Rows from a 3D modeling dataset
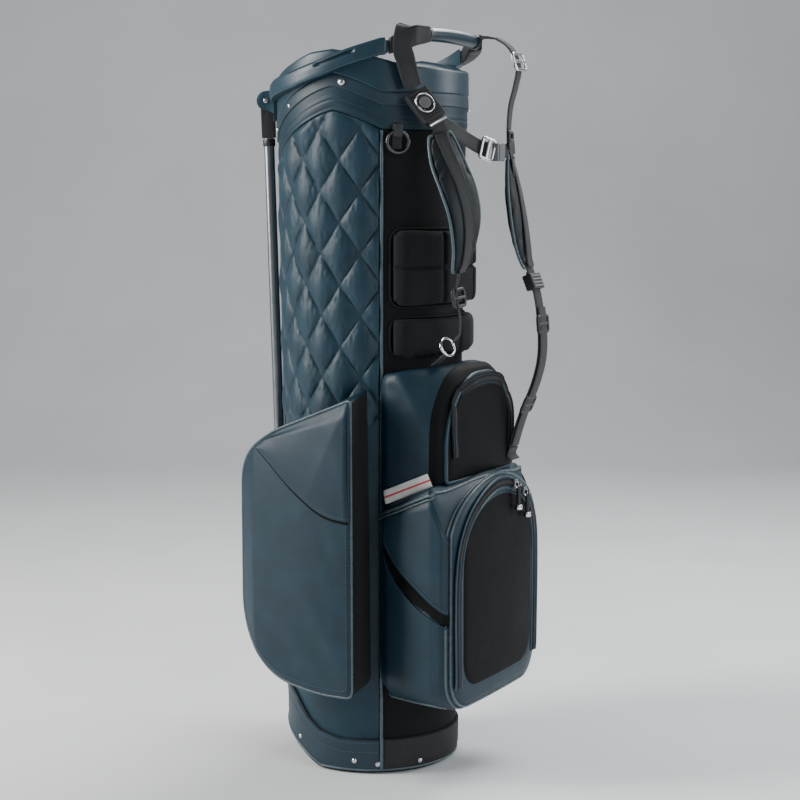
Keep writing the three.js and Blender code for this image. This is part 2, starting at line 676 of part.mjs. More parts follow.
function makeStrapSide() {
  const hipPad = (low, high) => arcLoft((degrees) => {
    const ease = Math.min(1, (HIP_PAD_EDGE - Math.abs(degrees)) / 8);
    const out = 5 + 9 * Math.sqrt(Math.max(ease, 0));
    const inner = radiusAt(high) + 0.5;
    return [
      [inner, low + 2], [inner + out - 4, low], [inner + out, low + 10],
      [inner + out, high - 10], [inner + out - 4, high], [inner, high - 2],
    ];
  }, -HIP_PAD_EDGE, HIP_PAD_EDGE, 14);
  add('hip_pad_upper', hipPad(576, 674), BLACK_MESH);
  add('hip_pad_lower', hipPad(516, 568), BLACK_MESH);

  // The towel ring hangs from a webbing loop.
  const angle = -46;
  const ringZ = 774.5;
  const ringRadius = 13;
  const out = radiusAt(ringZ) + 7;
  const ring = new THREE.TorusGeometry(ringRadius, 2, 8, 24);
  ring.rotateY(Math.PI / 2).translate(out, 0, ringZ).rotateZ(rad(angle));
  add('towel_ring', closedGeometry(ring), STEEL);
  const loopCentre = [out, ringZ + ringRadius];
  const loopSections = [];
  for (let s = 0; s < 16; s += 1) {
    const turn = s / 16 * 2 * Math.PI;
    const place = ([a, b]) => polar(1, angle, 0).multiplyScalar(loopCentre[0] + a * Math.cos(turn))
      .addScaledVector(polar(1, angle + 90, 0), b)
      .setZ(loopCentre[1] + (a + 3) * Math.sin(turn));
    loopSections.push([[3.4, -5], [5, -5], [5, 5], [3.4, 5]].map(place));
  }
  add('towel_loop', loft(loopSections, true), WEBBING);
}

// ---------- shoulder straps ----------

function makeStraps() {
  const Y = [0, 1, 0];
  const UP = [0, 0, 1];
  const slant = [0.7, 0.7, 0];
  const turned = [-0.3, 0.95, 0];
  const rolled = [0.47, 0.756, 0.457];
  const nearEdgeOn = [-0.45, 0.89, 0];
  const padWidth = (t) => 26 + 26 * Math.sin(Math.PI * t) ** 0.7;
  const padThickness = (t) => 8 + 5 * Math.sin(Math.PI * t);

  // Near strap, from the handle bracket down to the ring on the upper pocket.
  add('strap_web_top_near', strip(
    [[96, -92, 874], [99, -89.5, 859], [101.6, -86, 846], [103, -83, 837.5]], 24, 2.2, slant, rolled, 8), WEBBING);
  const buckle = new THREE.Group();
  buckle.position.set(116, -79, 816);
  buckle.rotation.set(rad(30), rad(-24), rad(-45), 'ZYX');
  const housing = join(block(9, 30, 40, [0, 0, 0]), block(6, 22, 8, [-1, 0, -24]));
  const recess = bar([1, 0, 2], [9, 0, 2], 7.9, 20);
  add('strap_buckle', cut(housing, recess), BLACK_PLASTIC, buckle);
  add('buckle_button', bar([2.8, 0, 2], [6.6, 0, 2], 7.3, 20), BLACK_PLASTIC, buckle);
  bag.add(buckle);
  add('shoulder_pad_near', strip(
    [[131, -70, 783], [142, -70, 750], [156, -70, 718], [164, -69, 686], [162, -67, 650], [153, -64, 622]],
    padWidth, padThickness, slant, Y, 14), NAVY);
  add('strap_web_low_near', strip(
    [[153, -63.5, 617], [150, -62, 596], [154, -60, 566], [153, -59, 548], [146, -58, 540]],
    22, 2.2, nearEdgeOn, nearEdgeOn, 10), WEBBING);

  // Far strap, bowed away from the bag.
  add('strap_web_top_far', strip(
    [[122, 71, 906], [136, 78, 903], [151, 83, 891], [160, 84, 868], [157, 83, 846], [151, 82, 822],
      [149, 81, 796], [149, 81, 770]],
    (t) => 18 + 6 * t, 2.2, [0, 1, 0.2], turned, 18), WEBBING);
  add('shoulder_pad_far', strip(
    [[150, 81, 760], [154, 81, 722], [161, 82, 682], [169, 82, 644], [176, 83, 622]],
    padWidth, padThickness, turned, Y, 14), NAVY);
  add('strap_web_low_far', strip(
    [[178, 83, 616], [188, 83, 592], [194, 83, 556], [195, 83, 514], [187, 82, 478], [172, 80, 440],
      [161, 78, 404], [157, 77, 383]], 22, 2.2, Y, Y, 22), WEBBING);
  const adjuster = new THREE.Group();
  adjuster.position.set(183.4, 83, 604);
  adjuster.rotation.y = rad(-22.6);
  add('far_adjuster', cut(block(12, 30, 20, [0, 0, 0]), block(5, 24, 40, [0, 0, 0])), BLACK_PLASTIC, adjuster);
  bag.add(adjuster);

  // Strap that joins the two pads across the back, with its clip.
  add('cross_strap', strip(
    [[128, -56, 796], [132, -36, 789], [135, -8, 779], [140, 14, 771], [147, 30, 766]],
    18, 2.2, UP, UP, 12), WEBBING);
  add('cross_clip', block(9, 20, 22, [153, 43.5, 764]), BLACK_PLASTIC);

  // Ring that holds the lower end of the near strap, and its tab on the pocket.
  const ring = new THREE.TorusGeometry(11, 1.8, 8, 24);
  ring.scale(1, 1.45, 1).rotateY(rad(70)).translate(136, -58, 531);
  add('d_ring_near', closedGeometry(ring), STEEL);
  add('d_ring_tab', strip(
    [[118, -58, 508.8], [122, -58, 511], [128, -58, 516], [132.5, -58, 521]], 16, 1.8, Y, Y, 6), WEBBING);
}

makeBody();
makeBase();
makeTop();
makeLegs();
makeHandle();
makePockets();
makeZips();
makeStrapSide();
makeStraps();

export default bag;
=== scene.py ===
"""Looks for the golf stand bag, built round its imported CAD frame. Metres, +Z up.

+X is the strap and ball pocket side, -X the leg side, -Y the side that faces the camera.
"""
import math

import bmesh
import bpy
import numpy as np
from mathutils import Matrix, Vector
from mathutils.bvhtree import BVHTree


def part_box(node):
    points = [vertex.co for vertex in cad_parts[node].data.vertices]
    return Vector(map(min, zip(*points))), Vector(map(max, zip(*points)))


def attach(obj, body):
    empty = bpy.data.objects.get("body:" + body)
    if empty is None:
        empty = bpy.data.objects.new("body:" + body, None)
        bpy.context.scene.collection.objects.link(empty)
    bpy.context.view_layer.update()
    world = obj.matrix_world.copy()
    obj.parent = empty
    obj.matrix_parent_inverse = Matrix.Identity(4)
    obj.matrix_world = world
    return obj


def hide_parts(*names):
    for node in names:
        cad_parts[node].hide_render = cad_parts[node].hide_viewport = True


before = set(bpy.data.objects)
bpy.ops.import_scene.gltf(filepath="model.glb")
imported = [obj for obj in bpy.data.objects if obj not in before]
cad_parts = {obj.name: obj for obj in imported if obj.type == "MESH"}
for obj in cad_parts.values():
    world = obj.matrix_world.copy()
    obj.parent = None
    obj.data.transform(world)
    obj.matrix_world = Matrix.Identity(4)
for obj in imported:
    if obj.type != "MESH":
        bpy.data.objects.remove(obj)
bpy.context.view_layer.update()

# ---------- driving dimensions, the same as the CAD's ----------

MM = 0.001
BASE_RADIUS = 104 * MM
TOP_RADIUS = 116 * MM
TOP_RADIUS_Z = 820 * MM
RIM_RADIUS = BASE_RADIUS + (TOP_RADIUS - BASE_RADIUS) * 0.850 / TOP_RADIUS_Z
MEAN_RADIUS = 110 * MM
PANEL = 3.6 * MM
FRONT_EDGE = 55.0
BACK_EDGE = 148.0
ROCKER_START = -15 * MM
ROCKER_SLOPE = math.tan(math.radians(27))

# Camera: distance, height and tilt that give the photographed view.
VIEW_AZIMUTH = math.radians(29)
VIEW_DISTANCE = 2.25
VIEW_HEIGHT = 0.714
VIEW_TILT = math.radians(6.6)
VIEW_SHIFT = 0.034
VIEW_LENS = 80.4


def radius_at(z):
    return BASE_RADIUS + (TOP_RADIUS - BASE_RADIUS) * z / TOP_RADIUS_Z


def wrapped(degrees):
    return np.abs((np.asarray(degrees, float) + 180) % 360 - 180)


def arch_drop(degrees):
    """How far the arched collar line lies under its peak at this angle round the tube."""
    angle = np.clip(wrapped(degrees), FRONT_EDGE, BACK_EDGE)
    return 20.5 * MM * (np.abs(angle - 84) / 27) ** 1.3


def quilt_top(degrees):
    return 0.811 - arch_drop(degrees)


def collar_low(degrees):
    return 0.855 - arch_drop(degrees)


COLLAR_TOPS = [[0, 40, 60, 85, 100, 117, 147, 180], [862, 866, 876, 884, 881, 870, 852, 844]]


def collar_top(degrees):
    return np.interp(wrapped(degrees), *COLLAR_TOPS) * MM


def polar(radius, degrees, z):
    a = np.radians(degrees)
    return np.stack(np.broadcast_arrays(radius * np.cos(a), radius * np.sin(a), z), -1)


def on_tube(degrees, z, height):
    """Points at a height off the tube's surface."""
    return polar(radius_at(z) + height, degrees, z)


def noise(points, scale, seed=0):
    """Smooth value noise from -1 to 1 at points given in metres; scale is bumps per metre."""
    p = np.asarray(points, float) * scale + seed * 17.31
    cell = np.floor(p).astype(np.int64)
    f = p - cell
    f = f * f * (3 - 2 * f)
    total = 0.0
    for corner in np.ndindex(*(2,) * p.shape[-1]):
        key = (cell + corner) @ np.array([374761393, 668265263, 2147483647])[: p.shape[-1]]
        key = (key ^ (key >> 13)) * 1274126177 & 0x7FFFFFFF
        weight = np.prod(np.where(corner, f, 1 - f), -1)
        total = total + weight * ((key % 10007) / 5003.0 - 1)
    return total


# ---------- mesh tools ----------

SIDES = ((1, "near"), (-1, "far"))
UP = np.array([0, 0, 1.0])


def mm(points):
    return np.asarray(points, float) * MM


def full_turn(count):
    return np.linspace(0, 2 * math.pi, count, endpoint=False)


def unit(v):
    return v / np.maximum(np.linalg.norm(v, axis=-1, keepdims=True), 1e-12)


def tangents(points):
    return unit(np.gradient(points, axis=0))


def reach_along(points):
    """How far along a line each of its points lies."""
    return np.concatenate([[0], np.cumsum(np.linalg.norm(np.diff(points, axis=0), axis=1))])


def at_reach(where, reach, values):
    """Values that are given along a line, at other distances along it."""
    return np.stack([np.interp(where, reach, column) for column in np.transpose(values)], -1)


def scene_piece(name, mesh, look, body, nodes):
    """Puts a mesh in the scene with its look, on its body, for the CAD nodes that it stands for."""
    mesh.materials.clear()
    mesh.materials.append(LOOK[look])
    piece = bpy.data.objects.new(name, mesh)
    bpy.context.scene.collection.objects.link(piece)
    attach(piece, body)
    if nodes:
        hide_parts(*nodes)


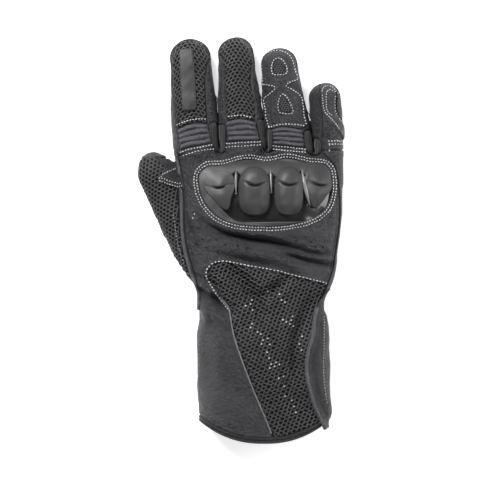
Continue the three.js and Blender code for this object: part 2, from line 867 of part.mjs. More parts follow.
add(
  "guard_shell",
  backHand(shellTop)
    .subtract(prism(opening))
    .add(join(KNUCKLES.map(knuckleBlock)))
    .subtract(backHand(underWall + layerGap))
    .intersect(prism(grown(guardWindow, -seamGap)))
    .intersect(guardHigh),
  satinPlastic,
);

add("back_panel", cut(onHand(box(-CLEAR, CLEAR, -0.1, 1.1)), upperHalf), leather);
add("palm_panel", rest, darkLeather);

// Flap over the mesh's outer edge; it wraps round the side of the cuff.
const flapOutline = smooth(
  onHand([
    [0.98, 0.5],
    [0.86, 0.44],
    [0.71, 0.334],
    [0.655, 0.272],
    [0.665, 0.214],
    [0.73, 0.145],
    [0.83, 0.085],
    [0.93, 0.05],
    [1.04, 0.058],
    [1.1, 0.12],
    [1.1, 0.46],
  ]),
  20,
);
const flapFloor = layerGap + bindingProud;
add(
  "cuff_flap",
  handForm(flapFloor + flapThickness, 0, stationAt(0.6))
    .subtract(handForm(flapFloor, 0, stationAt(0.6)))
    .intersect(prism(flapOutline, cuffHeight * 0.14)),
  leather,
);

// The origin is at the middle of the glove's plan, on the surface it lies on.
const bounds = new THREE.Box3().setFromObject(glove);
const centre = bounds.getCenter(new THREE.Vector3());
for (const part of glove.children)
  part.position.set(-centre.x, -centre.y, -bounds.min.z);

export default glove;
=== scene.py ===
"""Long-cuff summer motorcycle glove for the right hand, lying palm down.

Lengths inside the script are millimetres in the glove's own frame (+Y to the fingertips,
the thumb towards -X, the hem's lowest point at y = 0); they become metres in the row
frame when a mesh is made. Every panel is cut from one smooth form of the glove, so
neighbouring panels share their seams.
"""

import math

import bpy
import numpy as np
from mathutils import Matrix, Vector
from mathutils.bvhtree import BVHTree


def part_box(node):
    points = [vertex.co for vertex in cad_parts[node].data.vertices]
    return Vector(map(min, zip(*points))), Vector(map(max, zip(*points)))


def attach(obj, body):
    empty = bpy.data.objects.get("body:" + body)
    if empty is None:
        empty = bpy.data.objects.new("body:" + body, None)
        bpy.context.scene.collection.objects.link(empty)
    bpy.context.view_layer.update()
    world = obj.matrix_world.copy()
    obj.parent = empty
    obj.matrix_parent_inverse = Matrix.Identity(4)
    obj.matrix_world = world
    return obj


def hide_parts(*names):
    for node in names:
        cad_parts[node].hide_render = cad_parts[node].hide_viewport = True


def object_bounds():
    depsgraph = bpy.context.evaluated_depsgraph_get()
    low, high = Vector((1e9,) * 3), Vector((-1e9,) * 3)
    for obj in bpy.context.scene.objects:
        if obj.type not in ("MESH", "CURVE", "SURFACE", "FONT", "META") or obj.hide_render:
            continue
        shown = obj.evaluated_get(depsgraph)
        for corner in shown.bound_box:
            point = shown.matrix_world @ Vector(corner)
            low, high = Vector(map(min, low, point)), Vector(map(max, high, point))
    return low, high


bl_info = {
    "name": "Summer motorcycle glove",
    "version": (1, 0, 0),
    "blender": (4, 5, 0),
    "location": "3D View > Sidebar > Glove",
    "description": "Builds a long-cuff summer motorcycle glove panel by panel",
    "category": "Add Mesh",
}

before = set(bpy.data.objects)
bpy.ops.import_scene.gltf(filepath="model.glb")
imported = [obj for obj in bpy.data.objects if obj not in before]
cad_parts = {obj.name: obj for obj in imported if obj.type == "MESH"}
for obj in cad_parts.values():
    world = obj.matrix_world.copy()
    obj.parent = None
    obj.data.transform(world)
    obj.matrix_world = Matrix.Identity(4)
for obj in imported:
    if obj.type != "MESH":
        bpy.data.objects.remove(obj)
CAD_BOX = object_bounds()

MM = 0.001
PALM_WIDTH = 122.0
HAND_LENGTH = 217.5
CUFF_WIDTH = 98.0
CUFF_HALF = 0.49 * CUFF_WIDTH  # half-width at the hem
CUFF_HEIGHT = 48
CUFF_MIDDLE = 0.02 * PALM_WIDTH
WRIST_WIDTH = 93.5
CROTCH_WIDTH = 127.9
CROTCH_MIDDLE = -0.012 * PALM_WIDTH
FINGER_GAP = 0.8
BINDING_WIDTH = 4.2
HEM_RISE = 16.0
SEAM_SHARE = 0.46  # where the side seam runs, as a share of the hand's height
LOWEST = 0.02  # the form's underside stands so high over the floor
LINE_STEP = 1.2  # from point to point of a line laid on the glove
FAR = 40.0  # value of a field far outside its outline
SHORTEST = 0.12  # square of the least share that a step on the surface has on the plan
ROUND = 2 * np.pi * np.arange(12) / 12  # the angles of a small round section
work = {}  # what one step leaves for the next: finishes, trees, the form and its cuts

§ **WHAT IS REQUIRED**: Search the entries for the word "depsgraph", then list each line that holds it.

§ **RESULT**:
    depsgraph = bpy.context.evaluated_depsgraph_get()
        shown = obj.evaluated_get(depsgraph)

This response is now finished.